= GOAL OF THE EXERCISE =
Quote every line of the material beneath this one.
━━━━━━━━━━━━━━━━━━━━━━━━━━━━━━
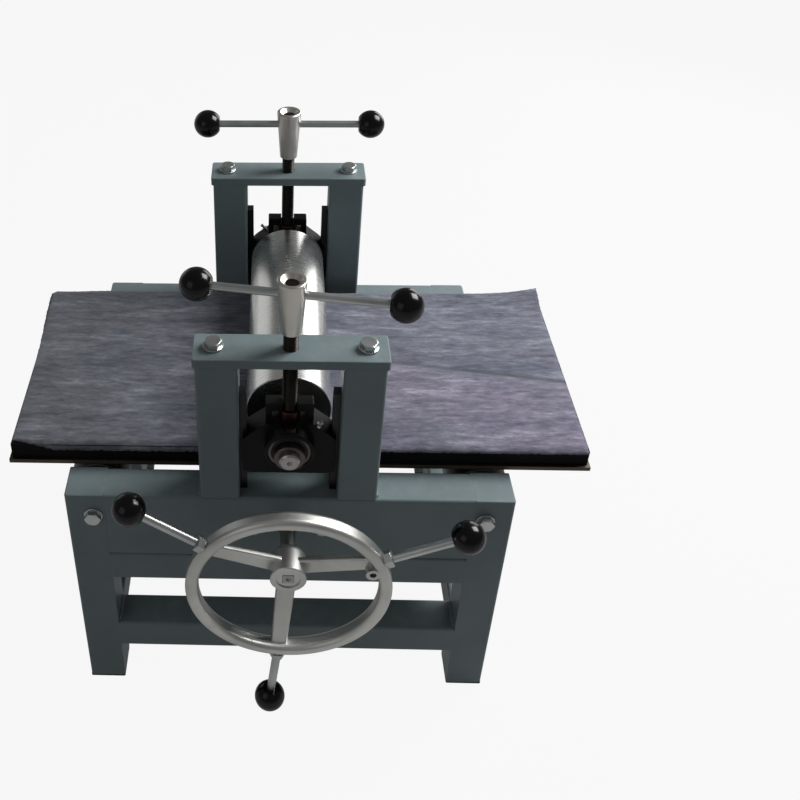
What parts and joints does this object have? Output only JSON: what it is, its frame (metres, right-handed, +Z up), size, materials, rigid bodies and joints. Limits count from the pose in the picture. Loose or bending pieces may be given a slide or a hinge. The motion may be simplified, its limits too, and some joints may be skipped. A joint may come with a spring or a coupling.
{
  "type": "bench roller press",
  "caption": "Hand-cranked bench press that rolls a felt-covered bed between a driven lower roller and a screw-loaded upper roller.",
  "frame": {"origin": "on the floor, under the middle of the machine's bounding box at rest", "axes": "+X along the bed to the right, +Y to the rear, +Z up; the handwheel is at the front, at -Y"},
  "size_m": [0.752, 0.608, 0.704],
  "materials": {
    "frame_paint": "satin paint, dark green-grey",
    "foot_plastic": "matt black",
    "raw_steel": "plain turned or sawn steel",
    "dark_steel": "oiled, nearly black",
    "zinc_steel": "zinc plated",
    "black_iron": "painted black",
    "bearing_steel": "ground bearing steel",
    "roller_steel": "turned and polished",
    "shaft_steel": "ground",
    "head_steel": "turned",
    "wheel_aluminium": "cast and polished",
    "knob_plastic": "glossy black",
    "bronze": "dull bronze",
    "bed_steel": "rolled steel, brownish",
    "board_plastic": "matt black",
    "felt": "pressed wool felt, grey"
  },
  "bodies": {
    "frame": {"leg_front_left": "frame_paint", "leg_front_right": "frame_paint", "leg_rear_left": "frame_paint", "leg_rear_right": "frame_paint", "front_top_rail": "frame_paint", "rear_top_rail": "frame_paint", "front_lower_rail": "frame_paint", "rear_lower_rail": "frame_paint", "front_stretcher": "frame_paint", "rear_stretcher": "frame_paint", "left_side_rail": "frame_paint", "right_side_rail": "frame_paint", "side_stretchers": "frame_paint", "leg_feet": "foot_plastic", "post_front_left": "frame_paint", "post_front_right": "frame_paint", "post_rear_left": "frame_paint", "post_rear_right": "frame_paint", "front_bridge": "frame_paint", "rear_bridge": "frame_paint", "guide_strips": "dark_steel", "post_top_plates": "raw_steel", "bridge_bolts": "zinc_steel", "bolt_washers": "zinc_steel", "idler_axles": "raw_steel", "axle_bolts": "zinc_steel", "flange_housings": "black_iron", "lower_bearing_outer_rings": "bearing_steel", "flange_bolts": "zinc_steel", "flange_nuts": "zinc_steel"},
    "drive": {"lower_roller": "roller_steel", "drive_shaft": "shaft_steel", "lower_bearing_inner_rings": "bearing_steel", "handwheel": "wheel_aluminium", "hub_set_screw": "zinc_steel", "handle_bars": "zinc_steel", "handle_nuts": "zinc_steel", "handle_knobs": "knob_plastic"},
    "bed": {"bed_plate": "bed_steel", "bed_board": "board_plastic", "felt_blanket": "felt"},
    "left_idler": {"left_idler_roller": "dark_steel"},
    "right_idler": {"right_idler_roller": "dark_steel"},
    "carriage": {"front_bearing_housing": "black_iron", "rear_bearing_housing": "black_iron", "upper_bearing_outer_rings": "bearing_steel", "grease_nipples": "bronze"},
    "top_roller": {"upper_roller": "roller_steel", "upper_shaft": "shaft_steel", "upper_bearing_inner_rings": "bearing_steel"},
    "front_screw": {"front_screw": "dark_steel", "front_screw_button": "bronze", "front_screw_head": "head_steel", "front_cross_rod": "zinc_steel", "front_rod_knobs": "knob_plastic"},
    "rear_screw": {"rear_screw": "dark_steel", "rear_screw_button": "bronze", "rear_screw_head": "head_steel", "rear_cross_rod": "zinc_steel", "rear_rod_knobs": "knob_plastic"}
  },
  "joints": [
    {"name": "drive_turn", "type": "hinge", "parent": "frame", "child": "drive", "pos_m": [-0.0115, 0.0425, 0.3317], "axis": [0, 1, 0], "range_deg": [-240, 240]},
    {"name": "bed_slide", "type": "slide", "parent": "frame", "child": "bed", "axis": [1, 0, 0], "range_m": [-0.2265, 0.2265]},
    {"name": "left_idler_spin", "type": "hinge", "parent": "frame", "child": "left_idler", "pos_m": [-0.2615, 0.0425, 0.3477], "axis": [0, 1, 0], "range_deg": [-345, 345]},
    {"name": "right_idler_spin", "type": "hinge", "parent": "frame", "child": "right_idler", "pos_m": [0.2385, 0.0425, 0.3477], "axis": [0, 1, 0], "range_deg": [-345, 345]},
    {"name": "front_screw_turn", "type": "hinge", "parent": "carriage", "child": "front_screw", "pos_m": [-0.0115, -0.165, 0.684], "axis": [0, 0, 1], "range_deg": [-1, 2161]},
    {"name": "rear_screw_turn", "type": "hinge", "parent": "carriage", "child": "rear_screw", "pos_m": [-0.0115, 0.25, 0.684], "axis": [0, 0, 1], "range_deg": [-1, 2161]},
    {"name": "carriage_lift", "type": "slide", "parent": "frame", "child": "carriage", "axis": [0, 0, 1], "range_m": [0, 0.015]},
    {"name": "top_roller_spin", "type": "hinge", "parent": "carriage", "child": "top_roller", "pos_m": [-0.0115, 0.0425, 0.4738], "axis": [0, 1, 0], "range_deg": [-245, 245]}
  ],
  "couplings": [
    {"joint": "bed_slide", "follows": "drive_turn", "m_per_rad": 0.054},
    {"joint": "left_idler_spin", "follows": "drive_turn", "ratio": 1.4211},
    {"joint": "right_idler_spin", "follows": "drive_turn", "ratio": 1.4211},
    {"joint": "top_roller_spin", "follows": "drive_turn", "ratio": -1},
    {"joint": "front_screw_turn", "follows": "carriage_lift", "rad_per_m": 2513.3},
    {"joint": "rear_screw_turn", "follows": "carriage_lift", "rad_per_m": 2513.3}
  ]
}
━━━━━━━━━━━━━━━━━━━━━━━━━━━━━━
= EXERCISE ANSWER =
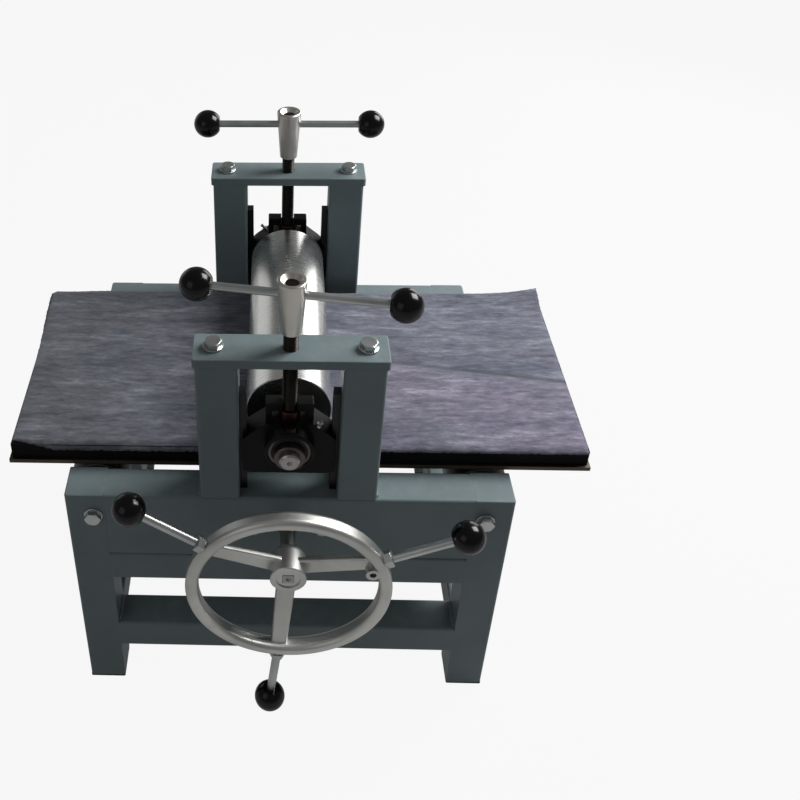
What parts and joints does this object have? Output only JSON: what it is, its frame (metres, right-handed, +Z up), size, materials, rigid bodies and joints. Limits count from the pose in the picture. Loose or bending pieces may be given a slide or a hinge. The motion may be simplified, its limits too, and some joints may be skipped. A joint may come with a spring or a coupling.
{
  "type": "bench roller press",
  "caption": "Hand-cranked bench press that rolls a felt-covered bed between a driven lower roller and a screw-loaded upper roller.",
  "frame": {"origin": "on the floor, under the middle of the machine's bounding box at rest", "axes": "+X along the bed to the right, +Y to the rear, +Z up; the handwheel is at the front, at -Y"},
  "size_m": [0.752, 0.608, 0.704],
  "materials": {
    "frame_paint": "satin paint, dark green-grey",
    "foot_plastic": "matt black",
    "raw_steel": "plain turned or sawn steel",
    "dark_steel": "oiled, nearly black",
    "zinc_steel": "zinc plated",
    "black_iron": "painted black",
    "bearing_steel": "ground bearing steel",
    "roller_steel": "turned and polished",
    "shaft_steel": "ground",
    "head_steel": "turned",
    "wheel_aluminium": "cast and polished",
    "knob_plastic": "glossy black",
    "bronze": "dull bronze",
    "bed_steel": "rolled steel, brownish",
    "board_plastic": "matt black",
    "felt": "pressed wool felt, grey"
  },
  "bodies": {
    "frame": {"leg_front_left": "frame_paint", "leg_front_right": "frame_paint", "leg_rear_left": "frame_paint", "leg_rear_right": "frame_paint", "front_top_rail": "frame_paint", "rear_top_rail": "frame_paint", "front_lower_rail": "frame_paint", "rear_lower_rail": "frame_paint", "front_stretcher": "frame_paint", "rear_stretcher": "frame_paint", "left_side_rail": "frame_paint", "right_side_rail": "frame_paint", "side_stretchers": "frame_paint", "leg_feet": "foot_plastic", "post_front_left": "frame_paint", "post_front_right": "frame_paint", "post_rear_left": "frame_paint", "post_rear_right": "frame_paint", "front_bridge": "frame_paint", "rear_bridge": "frame_paint", "guide_strips": "dark_steel", "post_top_plates": "raw_steel", "bridge_bolts": "zinc_steel", "bolt_washers": "zinc_steel", "idler_axles": "raw_steel", "axle_bolts": "zinc_steel", "flange_housings": "black_iron", "lower_bearing_outer_rings": "bearing_steel", "flange_bolts": "zinc_steel", "flange_nuts": "zinc_steel"},
    "drive": {"lower_roller": "roller_steel", "drive_shaft": "shaft_steel", "lower_bearing_inner_rings": "bearing_steel", "handwheel": "wheel_aluminium", "hub_set_screw": "zinc_steel", "handle_bars": "zinc_steel", "handle_nuts": "zinc_steel", "handle_knobs": "knob_plastic"},
    "bed": {"bed_plate": "bed_steel", "bed_board": "board_plastic", "felt_blanket": "felt"},
    "left_idler": {"left_idler_roller": "dark_steel"},
    "right_idler": {"right_idler_roller": "dark_steel"},
    "carriage": {"front_bearing_housing": "black_iron", "rear_bearing_housing": "black_iron", "upper_bearing_outer_rings": "bearing_steel", "grease_nipples": "bronze"},
    "top_roller": {"upper_roller": "roller_steel", "upper_shaft": "shaft_steel", "upper_bearing_inner_rings": "bearing_steel"},
    "front_screw": {"front_screw": "dark_steel", "front_screw_button": "bronze", "front_screw_head": "head_steel", "front_cross_rod": "zinc_steel", "front_rod_knobs": "knob_plastic"},
    "rear_screw": {"rear_screw": "dark_steel", "rear_screw_button": "bronze", "rear_screw_head": "head_steel", "rear_cross_rod": "zinc_steel", "rear_rod_knobs": "knob_plastic"}
  },
  "joints": [
    {"name": "drive_turn", "type": "hinge", "parent": "frame", "child": "drive", "pos_m": [-0.0115, 0.0425, 0.3317], "axis": [0, 1, 0], "range_deg": [-240, 240]},
    {"name": "bed_slide", "type": "slide", "parent": "frame", "child": "bed", "axis": [1, 0, 0], "range_m": [-0.2265, 0.2265]},
    {"name": "left_idler_spin", "type": "hinge", "parent": "frame", "child": "left_idler", "pos_m": [-0.2615, 0.0425, 0.3477], "axis": [0, 1, 0], "range_deg": [-345, 345]},
    {"name": "right_idler_spin", "type": "hinge", "parent": "frame", "child": "right_idler", "pos_m": [0.2385, 0.0425, 0.3477], "axis": [0, 1, 0], "range_deg": [-345, 345]},
    {"name": "front_screw_turn", "type": "hinge", "parent": "carriage", "child": "front_screw", "pos_m": [-0.0115, -0.165, 0.684], "axis": [0, 0, 1], "range_deg": [-1, 2161]},
    {"name": "rear_screw_turn", "type": "hinge", "parent": "carriage", "child": "rear_screw", "pos_m": [-0.0115, 0.25, 0.684], "axis": [0, 0, 1], "range_deg": [-1, 2161]},
    {"name": "carriage_lift", "type": "slide", "parent": "frame", "child": "carriage", "axis": [0, 0, 1], "range_m": [0, 0.015]},
    {"name": "top_roller_spin", "type": "hinge", "parent": "carriage", "child": "top_roller", "pos_m": [-0.0115, 0.0425, 0.4738], "axis": [0, 1, 0], "range_deg": [-245, 245]}
  ],
  "couplings": [
    {"joint": "bed_slide", "follows": "drive_turn", "m_per_rad": 0.054},
    {"joint": "left_idler_spin", "follows": "drive_turn", "ratio": 1.4211},
    {"joint": "right_idler_spin", "follows": "drive_turn", "ratio": 1.4211},
    {"joint": "top_roller_spin", "follows": "drive_turn", "ratio": -1},
    {"joint": "front_screw_turn", "follows": "carriage_lift", "rad_per_m": 2513.3},
    {"joint": "rear_screw_turn", "follows": "carriage_lift", "rad_per_m": 2513.3}
  ]
}